_Given problem_. Transcribe the lines from the start of the data below through the line with "line_hole_d = 14; // [8:0.5:16]", word for word and nothing more.

_Source data_.
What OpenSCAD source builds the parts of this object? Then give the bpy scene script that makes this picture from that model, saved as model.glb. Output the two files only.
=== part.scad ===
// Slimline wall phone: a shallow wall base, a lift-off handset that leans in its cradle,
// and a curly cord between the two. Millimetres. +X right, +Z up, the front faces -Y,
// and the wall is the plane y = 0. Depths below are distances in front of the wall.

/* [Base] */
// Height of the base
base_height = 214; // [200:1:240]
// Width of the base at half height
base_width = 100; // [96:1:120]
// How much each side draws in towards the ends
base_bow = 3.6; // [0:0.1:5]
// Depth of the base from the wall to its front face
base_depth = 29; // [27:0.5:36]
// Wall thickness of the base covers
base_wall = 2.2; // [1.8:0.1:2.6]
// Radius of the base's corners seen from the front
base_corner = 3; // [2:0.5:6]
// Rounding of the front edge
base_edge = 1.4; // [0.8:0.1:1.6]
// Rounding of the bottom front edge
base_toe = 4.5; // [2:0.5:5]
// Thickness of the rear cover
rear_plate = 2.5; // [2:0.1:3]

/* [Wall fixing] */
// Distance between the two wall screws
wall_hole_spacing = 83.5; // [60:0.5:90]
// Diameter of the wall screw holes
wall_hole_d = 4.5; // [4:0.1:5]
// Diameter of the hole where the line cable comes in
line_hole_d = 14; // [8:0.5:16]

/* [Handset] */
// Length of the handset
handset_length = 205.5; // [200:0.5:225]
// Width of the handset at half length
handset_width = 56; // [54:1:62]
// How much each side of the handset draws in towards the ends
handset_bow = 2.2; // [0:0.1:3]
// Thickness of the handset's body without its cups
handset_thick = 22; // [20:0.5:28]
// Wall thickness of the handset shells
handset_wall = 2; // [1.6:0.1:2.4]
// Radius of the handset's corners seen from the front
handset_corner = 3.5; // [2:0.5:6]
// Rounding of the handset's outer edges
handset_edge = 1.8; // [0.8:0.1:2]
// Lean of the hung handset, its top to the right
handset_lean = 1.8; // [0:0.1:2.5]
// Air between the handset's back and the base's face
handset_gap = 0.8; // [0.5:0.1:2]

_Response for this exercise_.
What OpenSCAD source builds the parts of this object? Then give the bpy scene script that makes this picture from that model, saved as model.glb. Output the two files only.
=== part.scad ===
// Slimline wall phone: a shallow wall base, a lift-off handset that leans in its cradle,
// and a curly cord between the two. Millimetres. +X right, +Z up, the front faces -Y,
// and the wall is the plane y = 0. Depths below are distances in front of the wall.

/* [Base] */
// Height of the base
base_height = 214; // [200:1:240]
// Width of the base at half height
base_width = 100; // [96:1:120]
// How much each side draws in towards the ends
base_bow = 3.6; // [0:0.1:5]
// Depth of the base from the wall to its front face
base_depth = 29; // [27:0.5:36]
// Wall thickness of the base covers
base_wall = 2.2; // [1.8:0.1:2.6]
// Radius of the base's corners seen from the front
base_corner = 3; // [2:0.5:6]
// Rounding of the front edge
base_edge = 1.4; // [0.8:0.1:1.6]
// Rounding of the bottom front edge
base_toe = 4.5; // [2:0.5:5]
// Thickness of the rear cover
rear_plate = 2.5; // [2:0.1:3]

/* [Wall fixing] */
// Distance between the two wall screws
wall_hole_spacing = 83.5; // [60:0.5:90]
// Diameter of the wall screw holes
wall_hole_d = 4.5; // [4:0.1:5]
// Diameter of the hole where the line cable comes in
line_hole_d = 14; // [8:0.5:16]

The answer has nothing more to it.